Whether Pittsburgh’s sense-of-place, back-to-the-community ethos can catch on at an airport near you depends on which airport is near you. For big hubs, there is no way back to the innocent days of hanging around to see Dad or Grandma off. “Large airports like O’Hare or LAX have been reconfigured in ways that I can’t imagine greeters being allowed in,” says Glenn Winn, a former chairman of the International Association of Aviation Security Officers, who now teaches at the University of Southern California.
Another headwind facing the community airport trend is stretched TSA resources. The $5.60-per-traveler fee instituted after 9/11 to fund airport security now covers only 40 percent of the cost, according to administrator David Pekoske. Congress has to fill in the rest. Pekoske proposed hiking the levy to $8.25 by 2021; legislators are studying the request.
There is also one economic mega-trend pushing toward imaginative strategies for reintegrating airports with their surrounding communities: parking, or rather its expected decline. Parking lots not only take up a lot of space at the airport, they produce a lot of profit, far out-earning concession fees from shops and restaurants, Cassotis says.
Ride-sharing services like Uber and Lyft threaten that. National statistics are hard to come by. But LAX, as good a bellwether as any, reported flat parking revenues last year (at a cool $96.7 million) while passenger volume rose more than three percent.
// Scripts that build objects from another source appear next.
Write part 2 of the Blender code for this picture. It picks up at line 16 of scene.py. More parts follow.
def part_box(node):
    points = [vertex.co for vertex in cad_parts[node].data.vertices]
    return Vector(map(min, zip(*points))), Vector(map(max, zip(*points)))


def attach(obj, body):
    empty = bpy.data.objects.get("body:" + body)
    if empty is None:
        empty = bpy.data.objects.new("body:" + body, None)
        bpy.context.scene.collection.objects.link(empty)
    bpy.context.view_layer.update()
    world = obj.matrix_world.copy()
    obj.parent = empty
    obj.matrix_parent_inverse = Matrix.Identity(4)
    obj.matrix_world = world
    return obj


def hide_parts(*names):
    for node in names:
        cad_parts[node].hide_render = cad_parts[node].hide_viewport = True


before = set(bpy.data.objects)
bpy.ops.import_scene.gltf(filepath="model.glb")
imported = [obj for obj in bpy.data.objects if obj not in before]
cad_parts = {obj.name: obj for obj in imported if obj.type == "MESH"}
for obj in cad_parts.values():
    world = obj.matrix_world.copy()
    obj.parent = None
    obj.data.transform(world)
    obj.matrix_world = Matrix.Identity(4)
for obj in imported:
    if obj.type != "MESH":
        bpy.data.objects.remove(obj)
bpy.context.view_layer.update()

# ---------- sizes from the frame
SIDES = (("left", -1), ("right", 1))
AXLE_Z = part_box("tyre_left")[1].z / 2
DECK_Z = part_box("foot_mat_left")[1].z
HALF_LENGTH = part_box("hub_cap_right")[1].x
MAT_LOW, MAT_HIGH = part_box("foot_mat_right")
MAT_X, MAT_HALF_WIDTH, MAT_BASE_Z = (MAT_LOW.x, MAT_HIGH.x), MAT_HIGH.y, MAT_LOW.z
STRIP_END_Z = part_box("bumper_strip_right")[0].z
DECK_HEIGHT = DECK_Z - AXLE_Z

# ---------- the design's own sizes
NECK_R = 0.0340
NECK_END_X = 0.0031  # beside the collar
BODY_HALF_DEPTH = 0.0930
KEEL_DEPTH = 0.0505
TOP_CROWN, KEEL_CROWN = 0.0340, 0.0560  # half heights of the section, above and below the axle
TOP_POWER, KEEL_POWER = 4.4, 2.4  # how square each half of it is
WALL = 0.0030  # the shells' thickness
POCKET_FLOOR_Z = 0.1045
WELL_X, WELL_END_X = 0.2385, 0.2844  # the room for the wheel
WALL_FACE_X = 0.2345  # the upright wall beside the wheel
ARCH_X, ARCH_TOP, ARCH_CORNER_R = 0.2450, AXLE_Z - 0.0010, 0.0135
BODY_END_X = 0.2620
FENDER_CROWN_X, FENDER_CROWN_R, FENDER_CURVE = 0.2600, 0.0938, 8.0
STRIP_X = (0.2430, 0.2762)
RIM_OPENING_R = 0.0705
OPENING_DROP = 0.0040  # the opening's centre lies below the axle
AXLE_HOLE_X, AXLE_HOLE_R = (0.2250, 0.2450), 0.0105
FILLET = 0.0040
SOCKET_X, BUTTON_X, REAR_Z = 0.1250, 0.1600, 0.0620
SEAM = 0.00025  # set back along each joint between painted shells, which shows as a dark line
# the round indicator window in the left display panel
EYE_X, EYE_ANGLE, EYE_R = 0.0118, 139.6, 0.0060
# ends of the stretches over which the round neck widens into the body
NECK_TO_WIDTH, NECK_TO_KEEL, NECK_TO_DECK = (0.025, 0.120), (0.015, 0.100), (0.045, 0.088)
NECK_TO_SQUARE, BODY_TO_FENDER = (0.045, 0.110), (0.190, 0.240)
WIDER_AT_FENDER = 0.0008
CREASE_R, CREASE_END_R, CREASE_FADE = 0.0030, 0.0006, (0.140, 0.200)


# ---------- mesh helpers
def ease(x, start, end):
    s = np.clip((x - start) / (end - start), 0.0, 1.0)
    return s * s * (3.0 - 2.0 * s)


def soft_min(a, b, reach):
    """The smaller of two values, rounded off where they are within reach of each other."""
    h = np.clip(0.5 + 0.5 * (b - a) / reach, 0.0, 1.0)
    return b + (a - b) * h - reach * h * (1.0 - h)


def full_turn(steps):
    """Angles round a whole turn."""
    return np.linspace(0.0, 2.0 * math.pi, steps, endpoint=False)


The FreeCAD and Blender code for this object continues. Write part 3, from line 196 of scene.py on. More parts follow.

The years since 9/11 have seen a quiet sense-of-place revolution in the United States. Anonymous subdivisions are out, historic downtowns back in. Farm-to-table restaurants and microbreweries are grabbing market share. Cutting-edge companies have junked remote office parks for walkable campuses. Security concerns have kept airports out of this stream. But at long last, they are beginning to experiment with airport rehumanization.